Curry acknowledged that even now, the decision to play isn't his alone. And should he get hurt, perhaps so seriously it kept him from playing, the Warriors would be paying him a sunk cost. Curry, though, would be in poor position to pursue a max contract after his current deal expires, a discount bargain influenced by the Warriors weighing the risk of a potential injury.

For the team? The loss of Curry would likely plunge the Warriors into the lottery, where league rules would allow them to draft a top prospect and pay him a small portion of what lottery-level prospects would make as free agents out of college. The Warriors would be just fine, especially in terms of their finances.

"I had conversations with them, especially after Las Vegas," Curry said, referring to the aftermath of the George injury. "Feeling them out, where they stood. And they were very supportive, about whatever I wanted to do, they backed me. That's good to know, that everybody's on the same page, there's no second-guessing."

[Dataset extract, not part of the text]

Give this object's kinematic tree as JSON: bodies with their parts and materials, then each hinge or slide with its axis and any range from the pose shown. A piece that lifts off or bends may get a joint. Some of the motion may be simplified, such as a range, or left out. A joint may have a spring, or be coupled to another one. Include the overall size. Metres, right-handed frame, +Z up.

Again, if we move beyond the ideas of "enough" on player salaries and the authoritarian notion that things like personal agency cease to exist after signing a contract to play basketball, the absurdity of the idea that owners should play any part in this decision is laid bare. I asked Mike Krzyzewski, head coach of USA Basketball, whether he thought it should be up to the players, or a decision made in conjunction with the organization.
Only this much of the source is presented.